I have bit different take on that, it seems to me that he hardened with years. His earlier recordings (Rameau, Couperin) are softer, more languid and lyrical than his later 80s stuff, try comparing his 1975 STIL Rameau with live e minor Suite from 1986 recital at Saint-Guilhem-le-Desert on INA, the later is much faster and driven. It might be just conjecture but I somehow always felt that drivenness and slight haste came as a result of AIDS diagnosis and desire to get more things done while there is still time. I could be completely off on this of course.   


milk

Quote from: Josquin des Prez on January 18, 2012, 02:00:02 AM
Well, you can always use the internet. If you like them, you can buy them once you find a good used copy. Some of his recordings, like the Couperin set, have been out of print for years, so you might as well hit a p2p or emule network and worry about buying an hard copy later, if you ever find one.
I haven't found it to download. Maybe I'm looking in the wrong places. I don't need a hard copy and, of course, I'm willing to pay for it. But not 50$.

(: premont :)

Quote from: Josquin des Prez on January 19, 2012, 03:16:44 AM
A lot of harpsichordists have a tendency to sound disjointed since they are so focused on the detail that they forget the whole.

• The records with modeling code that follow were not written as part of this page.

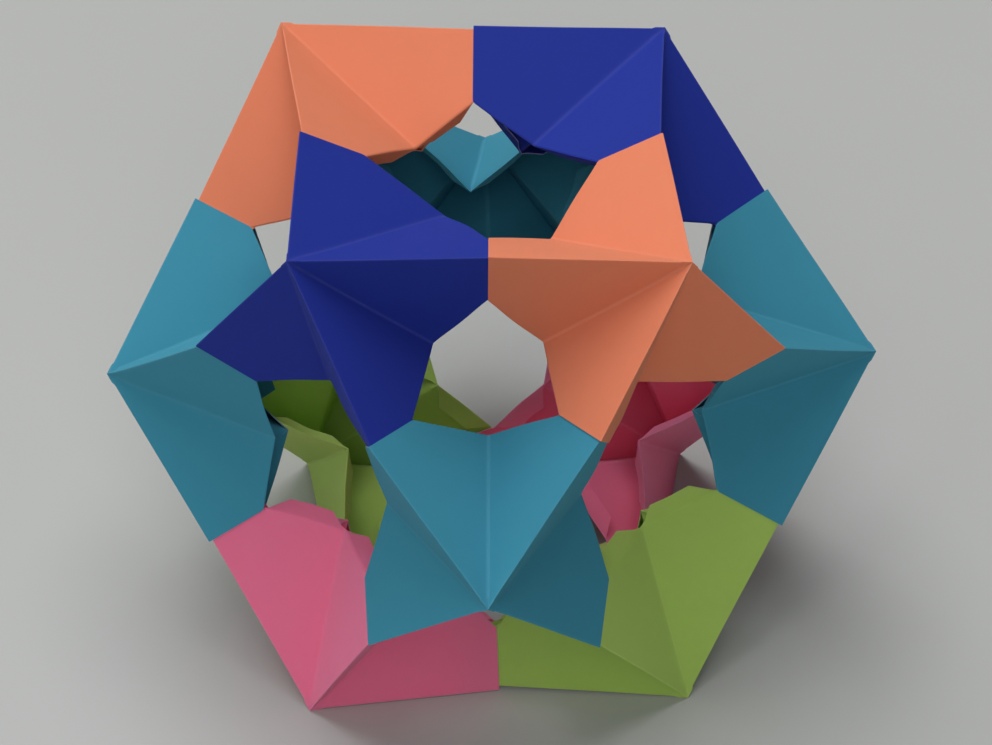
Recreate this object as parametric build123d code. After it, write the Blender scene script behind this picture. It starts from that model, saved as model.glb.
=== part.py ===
"""Kusudama paper ball: twelve folded sheets of paper, one at each corner of a cuboctahedron.

Every sheet has four mountain folds, its ridges, that run from its corner of the ball to the middle
of the four edges that meet there. A valley fold sinks the paper between each two ridges, so the sheet
stands up as a four-armed star. Where two arms meet, one sheet ends and the other carries on beneath
it as a tab. The edges that look into the windows are turned inwards as narrow hems.

Sizes are in millimetres. The ball stands on one of its square faces: the origin is on the table below
the middle of the ball, +Z is up and the front looks towards -Y.
"""

import os
from math import cos, radians, sin, sqrt

from build123d import *

# The ball and its paper
EDGE = 87.5                 # from one corner of the ball to the next
PAPER = 0.25                # thickness of one sheet
SLIP = 0.1                  # room between a tab and the sheet that covers it

# One folded sheet
ARM_HALF_WIDTH = 16.6       # from a ridge to the side of its arm, where the arm ends
VALLEY_LENGTH = 44.6        # from the corner along a valley to the window
VALLEY_ANGLE = 45.0         # paper between a ridge and the valley beside it, in degrees
TAB_LENGTH = 9.0            # how far a tab reaches beneath the next sheet
TAB_INSET = 1.6             # how far a tab's side stands back from the side of its arm
TAB_TAPER = 2.5             # how much further it stands back at the tab's far end
HEM_WIDTH = 4.5             # paper turned in along a window
HEM_FOLD = 118.0            # how far most hems are turned in, in degrees

# The one sector whose paper is cut back less: the sheet, and the two sheets beside the sector
FULL_SECTOR = ("top_front_left", {"top_front_right", "top_back_left"})
FULL_VALLEY_LENGTH = 51.6

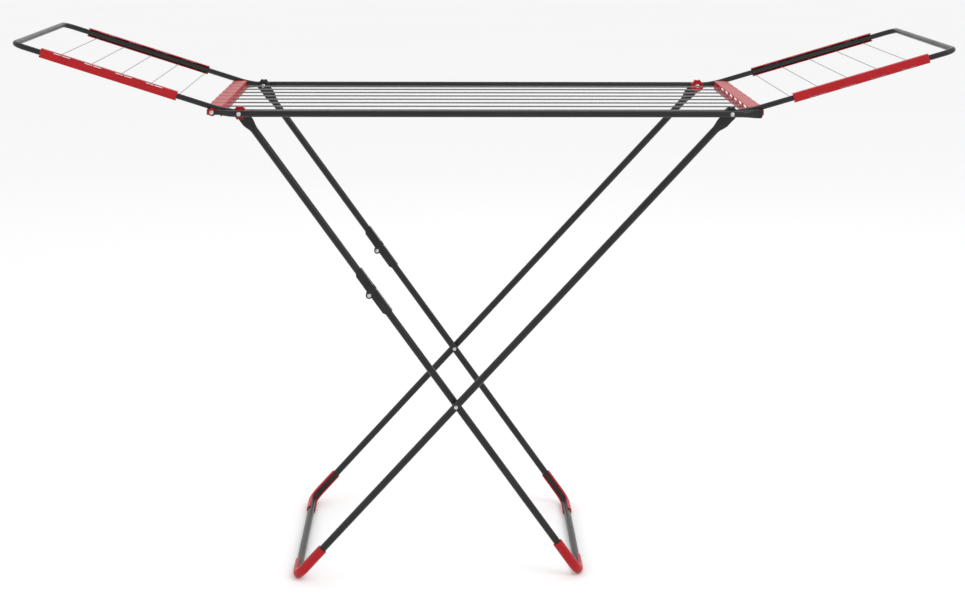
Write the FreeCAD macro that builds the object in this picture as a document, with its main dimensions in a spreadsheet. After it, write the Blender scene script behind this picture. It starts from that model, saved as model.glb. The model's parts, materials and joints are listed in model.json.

Whom do you particulary think of?
As soon as a word has left the lips, not even the fastest horse can catch up with it.

Mandryka

#17
Quote from: (: premont :) on January 18, 2012, 10:20:42 AM
Thanks for this. Paul Wolfe´s Händel suites were well regarded in the 1960es, his recording of the Eight great suites being the only one besides Anton Heiller´s recording from the mid 50es (Amadeo) and Christopher Wood´s from the late 50es (Saga). I never heard Wolfe´s as the LPs were unavailable in my country. I note that Wolfe plays in a typical post-Landowska style, which among other things is characterized by deliberate pace, heavy registrations (much 16F), inorganic changes of registration, litteral execution of rhythms (very disturbing in the prelude), metrical execution of trill´s and a general pianistic approach implying almost continual legato. But I admit, that some kind of poetry emerges from the playing after all.   

OK -- that's an interesting thing to think about. I'm much less familiar with styles of harpsichord playing than I am with schools of piano playing.

So would you put Puyanas's French Partita (BWV 831), Walcha's English Suites, Kirkpatrick's Partitas  and the 1950s Goldbergs and AoF from  Leonhardt in the same category? I mean, I know they didn't record on instruments as colourful as Wolfe's and Landowska's. But in terms of articulation?
Wovon man nicht sprechen kann, darüber muss man schweigen

Josquin des Prez

Quote from: milk on January 19, 2012, 04:08:38 AM
Thanks so much for trying but I can't seem to make this work. Now I want this more than ever.

I'll try to upload them later on today, when i get back home.

Geo Dude

Quote from: Josquin des Prez on January 19, 2012, 10:01:29 AM
I'll try to upload them later on today, when i get back home.

I'm sure I speak for all of the harpsichord fans on the board when I say that I'm thankful for the effort.